A Different Kind of Construction Future

Davis’s view on where the industry is heading is unambiguous.

Skilled trades are disappearing. The cost of on-site labour is rising. Approval timelines are extending. The housing shortfall is widening. His conclusion is that modular construction, properly systematised, is not one option among many. It is the direction the industry has to move.

“The only way Australia is going to overcome this housing problem is with modular,” he says. “You can’t get the man off the street. The costs are so expensive.”

He acknowledges the resistance. The modular industry, he says, suffers from what he calls FONS: Fear Of New technology Syndrome. Getting operators to change systems they have used for 20 years is slow. But once they switch, they do not go back.

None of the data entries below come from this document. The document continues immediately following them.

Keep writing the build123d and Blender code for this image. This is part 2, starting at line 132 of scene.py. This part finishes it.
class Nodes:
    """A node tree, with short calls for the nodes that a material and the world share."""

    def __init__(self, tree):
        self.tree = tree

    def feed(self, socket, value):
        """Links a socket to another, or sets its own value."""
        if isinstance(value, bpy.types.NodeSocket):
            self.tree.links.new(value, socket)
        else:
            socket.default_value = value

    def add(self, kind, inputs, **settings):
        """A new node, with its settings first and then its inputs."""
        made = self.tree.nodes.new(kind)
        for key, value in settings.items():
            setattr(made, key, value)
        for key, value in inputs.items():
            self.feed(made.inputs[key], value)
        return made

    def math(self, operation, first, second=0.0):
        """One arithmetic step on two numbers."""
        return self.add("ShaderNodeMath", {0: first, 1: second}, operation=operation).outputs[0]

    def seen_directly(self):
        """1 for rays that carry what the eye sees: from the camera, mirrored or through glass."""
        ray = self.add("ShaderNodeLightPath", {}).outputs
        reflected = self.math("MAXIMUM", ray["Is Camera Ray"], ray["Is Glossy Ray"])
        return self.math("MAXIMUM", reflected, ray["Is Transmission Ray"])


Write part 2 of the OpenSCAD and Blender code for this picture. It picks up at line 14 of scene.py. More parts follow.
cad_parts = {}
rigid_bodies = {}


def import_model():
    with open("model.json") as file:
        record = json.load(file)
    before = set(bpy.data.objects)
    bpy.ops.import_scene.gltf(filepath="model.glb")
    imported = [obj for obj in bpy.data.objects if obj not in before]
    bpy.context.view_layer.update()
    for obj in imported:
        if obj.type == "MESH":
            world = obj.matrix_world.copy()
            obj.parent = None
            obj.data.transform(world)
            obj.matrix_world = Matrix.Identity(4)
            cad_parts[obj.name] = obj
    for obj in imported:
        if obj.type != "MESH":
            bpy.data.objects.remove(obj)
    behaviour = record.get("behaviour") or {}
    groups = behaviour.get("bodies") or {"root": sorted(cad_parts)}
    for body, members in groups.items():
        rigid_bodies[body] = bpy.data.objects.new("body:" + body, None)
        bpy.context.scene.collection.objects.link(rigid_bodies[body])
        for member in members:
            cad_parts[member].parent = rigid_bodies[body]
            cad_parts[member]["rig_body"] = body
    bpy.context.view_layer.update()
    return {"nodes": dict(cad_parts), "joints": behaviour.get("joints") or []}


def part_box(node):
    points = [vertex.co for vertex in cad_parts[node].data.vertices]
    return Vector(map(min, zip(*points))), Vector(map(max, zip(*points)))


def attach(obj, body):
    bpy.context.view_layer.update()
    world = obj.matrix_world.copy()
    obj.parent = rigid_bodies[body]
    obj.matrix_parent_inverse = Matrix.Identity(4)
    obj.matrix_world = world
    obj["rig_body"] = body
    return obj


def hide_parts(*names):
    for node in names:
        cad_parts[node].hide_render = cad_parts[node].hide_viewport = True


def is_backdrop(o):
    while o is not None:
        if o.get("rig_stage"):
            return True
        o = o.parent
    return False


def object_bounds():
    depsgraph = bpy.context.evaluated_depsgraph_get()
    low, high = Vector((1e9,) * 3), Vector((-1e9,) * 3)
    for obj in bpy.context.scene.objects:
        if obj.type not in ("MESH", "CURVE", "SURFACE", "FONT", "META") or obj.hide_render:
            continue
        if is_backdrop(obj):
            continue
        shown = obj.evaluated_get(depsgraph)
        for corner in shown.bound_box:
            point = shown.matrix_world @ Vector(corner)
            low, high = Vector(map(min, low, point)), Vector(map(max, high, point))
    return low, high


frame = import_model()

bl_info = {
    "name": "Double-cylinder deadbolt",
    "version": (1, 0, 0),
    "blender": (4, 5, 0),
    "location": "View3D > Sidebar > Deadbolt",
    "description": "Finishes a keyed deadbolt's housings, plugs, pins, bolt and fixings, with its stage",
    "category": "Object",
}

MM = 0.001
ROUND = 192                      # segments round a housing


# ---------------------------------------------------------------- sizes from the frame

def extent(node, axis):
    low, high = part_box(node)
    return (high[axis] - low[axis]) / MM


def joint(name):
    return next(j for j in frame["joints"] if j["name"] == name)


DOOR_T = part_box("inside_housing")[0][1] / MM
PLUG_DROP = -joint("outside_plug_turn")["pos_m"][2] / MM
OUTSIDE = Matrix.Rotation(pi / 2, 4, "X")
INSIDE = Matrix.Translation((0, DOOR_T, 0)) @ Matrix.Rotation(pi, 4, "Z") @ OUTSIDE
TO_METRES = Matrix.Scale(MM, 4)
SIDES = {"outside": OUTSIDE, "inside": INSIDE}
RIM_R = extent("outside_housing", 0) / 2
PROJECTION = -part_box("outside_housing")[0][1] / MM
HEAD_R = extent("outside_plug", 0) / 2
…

He is also candid about what modular manufacturing requires mentally from people who have come from traditional building.

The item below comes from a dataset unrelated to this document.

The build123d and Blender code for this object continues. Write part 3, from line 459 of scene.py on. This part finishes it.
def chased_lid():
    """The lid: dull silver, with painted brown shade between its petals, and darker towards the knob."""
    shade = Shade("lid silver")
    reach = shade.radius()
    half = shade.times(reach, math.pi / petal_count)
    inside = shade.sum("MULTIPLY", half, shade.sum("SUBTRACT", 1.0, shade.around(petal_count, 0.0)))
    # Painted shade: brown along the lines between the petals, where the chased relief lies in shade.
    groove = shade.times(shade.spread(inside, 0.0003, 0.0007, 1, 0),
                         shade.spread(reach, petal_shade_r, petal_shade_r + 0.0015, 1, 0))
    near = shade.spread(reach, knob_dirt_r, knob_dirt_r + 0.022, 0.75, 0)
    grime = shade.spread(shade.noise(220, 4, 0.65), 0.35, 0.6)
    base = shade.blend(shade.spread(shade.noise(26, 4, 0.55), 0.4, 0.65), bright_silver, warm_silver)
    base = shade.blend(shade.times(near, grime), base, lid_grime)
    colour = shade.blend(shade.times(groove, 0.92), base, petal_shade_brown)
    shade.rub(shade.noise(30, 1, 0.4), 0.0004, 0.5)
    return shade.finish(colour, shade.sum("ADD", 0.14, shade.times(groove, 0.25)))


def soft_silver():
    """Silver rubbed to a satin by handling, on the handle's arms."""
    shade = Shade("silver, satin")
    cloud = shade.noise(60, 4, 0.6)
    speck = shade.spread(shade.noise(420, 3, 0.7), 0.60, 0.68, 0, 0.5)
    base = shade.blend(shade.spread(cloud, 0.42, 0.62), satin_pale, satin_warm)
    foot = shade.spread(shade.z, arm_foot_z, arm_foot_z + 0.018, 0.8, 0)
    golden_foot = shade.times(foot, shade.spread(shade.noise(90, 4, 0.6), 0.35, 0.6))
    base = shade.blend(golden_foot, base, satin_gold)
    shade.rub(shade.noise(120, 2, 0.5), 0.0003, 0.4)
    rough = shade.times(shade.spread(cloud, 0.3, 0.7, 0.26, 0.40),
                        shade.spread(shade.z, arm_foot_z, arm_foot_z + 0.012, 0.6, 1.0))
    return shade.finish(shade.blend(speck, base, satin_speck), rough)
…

“Modular construction is not building. It is manufacturing. You’ve got to have a new thought process. You’re producing on a production line, not building something out on site.”

That shift in mindset, he argues, is as important as any system upgrade. And it is the one thing he cannot roll out of a machine.

The Good Builder Takeaway

John Davis did not set out to build a portfolio of products, a suite of services, and a range of proprietary machinery. He set out to fix one problem with a chassis, and kept following the consequences.

What he has built is a system for how modular construction can actually work at scale, in Australia, in 2026, without the skilled labour that no longer exists, without the deflection costs that eat into margins, and without the design and engineering overheads that price smaller operators out of the game.

For builders looking at modular as a production model, for trades considering where their skills are going to be relevant in five years, and for suppliers wondering what genuine product support looks like, the conversation Davis has been having quietly across the industry for a decade is worth understanding.